§ **Instructions for the task**
Your task is to quote, unchanged, only the lines from the one with "obj.data.transform(world)" through the one with "panel_edge = 0.0988", both ends included.

* START Data extract *

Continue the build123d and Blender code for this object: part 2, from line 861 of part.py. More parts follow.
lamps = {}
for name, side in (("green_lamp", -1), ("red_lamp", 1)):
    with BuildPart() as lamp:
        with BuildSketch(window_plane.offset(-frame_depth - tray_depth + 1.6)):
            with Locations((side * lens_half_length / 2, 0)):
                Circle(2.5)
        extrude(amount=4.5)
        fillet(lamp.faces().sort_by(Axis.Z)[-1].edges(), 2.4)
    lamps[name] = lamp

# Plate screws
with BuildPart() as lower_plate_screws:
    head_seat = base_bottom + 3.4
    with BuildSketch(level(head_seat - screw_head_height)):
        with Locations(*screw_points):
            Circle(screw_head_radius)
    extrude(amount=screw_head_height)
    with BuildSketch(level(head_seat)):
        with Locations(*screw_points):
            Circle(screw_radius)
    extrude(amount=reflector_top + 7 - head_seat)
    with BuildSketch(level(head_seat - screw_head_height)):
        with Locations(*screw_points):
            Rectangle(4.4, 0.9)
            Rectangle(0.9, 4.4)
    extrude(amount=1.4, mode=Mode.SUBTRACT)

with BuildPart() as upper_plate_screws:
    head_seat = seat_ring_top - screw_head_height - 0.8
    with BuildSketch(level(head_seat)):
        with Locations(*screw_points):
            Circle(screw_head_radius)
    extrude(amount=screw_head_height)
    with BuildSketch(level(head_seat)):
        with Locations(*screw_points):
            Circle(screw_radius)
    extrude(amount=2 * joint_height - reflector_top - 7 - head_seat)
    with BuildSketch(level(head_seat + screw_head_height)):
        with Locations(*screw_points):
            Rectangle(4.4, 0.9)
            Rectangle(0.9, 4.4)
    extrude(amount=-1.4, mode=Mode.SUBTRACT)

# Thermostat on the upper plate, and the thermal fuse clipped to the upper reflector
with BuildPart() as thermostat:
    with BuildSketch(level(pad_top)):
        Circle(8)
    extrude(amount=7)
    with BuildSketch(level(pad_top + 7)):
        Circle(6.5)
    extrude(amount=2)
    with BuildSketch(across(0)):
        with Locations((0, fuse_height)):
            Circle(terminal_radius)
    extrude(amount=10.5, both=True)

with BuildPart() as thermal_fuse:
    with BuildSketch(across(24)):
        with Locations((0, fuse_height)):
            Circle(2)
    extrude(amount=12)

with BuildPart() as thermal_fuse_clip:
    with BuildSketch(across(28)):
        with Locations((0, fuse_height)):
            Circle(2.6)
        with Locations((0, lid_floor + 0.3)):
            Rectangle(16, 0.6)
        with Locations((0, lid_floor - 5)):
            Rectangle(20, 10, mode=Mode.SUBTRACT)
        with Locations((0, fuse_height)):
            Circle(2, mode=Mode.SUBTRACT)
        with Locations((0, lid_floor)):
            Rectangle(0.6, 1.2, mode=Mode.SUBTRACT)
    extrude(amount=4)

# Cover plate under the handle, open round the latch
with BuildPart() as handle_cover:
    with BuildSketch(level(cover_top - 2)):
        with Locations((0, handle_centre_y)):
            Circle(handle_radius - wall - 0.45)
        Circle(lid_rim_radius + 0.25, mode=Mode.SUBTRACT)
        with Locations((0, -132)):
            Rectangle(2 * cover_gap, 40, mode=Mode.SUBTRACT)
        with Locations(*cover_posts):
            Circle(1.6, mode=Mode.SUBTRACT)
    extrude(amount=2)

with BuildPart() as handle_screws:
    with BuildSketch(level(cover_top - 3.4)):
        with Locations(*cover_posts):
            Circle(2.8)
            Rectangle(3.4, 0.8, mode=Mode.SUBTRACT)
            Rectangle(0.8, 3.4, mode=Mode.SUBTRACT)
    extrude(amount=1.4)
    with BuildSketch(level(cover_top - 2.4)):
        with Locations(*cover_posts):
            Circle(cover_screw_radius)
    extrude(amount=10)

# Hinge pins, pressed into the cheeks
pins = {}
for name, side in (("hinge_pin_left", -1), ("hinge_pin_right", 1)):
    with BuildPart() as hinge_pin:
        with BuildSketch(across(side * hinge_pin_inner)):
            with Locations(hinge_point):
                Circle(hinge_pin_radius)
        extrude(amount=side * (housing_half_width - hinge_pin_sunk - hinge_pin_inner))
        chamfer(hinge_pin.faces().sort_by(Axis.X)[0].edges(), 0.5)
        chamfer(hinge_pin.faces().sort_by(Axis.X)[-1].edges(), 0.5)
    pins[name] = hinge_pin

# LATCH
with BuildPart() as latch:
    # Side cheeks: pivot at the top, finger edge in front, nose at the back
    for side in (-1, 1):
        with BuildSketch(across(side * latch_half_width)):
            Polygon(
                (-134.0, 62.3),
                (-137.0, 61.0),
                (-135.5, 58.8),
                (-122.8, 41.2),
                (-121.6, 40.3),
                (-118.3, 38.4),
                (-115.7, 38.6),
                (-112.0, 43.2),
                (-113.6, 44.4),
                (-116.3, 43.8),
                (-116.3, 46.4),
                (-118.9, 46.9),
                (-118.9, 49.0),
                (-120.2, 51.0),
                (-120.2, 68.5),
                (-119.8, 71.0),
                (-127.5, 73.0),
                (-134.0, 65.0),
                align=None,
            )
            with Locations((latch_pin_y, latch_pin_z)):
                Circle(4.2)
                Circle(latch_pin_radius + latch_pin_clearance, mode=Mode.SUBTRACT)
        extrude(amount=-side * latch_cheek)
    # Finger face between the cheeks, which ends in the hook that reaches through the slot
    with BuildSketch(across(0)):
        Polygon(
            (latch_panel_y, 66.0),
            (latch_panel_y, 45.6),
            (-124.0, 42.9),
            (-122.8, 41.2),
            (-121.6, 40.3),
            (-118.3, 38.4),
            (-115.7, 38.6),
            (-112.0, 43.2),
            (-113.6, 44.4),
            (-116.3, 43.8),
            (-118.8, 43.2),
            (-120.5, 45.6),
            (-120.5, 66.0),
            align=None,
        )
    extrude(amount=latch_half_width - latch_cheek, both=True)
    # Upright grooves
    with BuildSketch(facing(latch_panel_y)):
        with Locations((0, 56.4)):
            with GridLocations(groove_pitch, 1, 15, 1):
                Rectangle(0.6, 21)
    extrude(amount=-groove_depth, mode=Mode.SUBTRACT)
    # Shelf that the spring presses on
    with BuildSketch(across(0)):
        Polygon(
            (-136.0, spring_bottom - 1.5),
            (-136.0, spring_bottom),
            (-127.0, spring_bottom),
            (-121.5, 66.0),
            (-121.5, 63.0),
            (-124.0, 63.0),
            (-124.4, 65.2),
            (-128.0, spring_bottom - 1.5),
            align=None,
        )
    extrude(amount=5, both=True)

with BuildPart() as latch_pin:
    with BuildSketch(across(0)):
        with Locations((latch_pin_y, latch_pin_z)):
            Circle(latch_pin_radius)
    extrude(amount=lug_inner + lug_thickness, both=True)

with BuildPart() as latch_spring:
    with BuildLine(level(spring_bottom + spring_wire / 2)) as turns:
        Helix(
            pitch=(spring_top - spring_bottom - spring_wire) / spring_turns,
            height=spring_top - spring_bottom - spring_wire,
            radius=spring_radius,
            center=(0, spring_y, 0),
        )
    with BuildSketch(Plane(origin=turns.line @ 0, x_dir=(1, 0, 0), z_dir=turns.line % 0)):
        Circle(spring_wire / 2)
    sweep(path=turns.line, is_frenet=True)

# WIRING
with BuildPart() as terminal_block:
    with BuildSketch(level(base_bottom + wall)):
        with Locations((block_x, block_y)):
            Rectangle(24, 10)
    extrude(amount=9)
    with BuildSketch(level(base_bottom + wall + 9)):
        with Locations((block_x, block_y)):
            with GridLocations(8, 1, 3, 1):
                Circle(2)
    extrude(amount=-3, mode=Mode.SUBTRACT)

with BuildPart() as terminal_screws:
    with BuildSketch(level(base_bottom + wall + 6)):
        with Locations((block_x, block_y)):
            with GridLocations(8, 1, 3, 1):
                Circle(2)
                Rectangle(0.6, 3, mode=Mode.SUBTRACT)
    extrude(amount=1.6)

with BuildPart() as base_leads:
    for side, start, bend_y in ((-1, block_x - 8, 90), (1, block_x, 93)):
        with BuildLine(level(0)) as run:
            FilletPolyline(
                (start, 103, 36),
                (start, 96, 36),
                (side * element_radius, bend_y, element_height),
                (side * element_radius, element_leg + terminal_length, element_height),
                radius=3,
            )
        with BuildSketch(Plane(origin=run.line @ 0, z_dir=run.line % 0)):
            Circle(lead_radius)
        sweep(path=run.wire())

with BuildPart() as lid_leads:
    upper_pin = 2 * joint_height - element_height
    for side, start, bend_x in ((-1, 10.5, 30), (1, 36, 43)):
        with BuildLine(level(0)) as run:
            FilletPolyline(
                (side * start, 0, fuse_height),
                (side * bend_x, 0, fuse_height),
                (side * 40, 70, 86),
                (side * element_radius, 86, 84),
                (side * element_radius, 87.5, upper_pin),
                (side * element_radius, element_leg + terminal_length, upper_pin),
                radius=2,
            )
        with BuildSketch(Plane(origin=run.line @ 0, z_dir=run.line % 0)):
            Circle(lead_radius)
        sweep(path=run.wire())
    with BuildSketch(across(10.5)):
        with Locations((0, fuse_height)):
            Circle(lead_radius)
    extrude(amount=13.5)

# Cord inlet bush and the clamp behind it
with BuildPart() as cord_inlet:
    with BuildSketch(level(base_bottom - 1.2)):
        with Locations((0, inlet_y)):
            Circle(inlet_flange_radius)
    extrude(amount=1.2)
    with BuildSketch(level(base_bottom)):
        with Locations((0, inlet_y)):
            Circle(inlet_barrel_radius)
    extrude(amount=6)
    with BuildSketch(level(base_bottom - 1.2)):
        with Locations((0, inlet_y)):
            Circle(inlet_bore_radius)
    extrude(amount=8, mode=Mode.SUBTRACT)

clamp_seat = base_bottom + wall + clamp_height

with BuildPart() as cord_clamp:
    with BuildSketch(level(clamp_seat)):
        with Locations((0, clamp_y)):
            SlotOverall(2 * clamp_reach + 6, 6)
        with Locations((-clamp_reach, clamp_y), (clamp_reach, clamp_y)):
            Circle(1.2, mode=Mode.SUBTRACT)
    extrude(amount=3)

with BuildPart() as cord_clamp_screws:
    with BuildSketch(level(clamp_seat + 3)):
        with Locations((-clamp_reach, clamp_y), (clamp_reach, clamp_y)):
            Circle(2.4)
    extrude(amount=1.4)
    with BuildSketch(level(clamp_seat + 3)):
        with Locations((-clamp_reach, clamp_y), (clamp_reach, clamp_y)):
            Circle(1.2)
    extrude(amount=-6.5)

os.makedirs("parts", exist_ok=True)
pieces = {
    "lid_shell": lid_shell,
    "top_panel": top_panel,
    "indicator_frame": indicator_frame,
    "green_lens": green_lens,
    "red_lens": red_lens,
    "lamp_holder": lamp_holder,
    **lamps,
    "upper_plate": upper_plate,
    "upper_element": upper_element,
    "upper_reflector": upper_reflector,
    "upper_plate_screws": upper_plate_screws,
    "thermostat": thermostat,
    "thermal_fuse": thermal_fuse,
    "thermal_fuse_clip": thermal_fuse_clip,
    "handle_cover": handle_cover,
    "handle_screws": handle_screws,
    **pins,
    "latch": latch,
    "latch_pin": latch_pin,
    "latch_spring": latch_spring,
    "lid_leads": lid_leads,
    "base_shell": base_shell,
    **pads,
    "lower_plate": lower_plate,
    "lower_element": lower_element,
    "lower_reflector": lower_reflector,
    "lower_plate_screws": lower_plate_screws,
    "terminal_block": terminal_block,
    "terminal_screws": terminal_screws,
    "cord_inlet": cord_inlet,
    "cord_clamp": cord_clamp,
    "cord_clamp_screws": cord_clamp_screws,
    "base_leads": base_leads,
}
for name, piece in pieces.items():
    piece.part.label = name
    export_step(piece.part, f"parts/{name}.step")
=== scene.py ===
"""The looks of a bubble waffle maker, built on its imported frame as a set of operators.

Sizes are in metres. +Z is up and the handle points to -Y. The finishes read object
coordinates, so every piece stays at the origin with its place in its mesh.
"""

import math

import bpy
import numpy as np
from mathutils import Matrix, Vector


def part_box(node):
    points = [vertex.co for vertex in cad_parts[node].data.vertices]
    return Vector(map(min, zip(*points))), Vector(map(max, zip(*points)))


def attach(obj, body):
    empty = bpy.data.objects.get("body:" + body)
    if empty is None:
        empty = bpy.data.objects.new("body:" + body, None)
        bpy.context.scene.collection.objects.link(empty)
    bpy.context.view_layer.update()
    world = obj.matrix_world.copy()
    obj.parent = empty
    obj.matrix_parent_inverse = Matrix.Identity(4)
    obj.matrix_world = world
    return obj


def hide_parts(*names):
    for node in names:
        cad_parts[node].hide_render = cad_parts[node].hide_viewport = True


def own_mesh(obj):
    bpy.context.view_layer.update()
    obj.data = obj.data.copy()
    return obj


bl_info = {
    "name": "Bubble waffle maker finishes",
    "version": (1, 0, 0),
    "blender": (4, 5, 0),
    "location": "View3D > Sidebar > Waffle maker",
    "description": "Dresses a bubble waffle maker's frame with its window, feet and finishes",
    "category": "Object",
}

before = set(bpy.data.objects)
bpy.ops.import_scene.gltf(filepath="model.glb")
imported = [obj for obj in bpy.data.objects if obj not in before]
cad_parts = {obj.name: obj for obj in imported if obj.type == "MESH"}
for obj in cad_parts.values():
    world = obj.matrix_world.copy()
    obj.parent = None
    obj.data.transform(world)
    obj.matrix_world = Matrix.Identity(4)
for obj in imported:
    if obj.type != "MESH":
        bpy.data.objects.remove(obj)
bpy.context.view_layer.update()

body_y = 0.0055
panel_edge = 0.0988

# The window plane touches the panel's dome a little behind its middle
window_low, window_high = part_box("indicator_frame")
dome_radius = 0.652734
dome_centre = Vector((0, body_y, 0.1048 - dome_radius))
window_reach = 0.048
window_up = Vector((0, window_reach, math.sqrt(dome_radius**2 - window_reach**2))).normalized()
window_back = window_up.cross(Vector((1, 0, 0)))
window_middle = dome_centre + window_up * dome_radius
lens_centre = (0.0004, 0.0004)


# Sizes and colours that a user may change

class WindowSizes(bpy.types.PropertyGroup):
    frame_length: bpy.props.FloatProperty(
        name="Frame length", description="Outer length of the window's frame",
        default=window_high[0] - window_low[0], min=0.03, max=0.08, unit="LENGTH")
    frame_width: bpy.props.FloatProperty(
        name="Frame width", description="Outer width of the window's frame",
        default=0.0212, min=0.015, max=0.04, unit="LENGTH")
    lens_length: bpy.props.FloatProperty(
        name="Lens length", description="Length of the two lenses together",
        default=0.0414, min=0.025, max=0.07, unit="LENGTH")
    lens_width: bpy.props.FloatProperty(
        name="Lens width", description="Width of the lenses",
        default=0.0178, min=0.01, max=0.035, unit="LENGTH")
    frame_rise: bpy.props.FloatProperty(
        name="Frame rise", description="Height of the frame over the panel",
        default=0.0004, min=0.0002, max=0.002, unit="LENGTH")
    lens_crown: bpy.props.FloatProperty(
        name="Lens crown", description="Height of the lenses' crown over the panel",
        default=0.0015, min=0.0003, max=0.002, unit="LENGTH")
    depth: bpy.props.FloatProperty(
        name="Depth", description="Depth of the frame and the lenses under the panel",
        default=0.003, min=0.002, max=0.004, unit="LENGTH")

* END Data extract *

§ **Solution below**
    obj.data.transform(world)
    obj.matrix_world = Matrix.Identity(4)
for obj in imported:
    if obj.type != "MESH":
        bpy.data.objects.remove(obj)
bpy.context.view_layer.update()

body_y = 0.0055
panel_edge = 0.0988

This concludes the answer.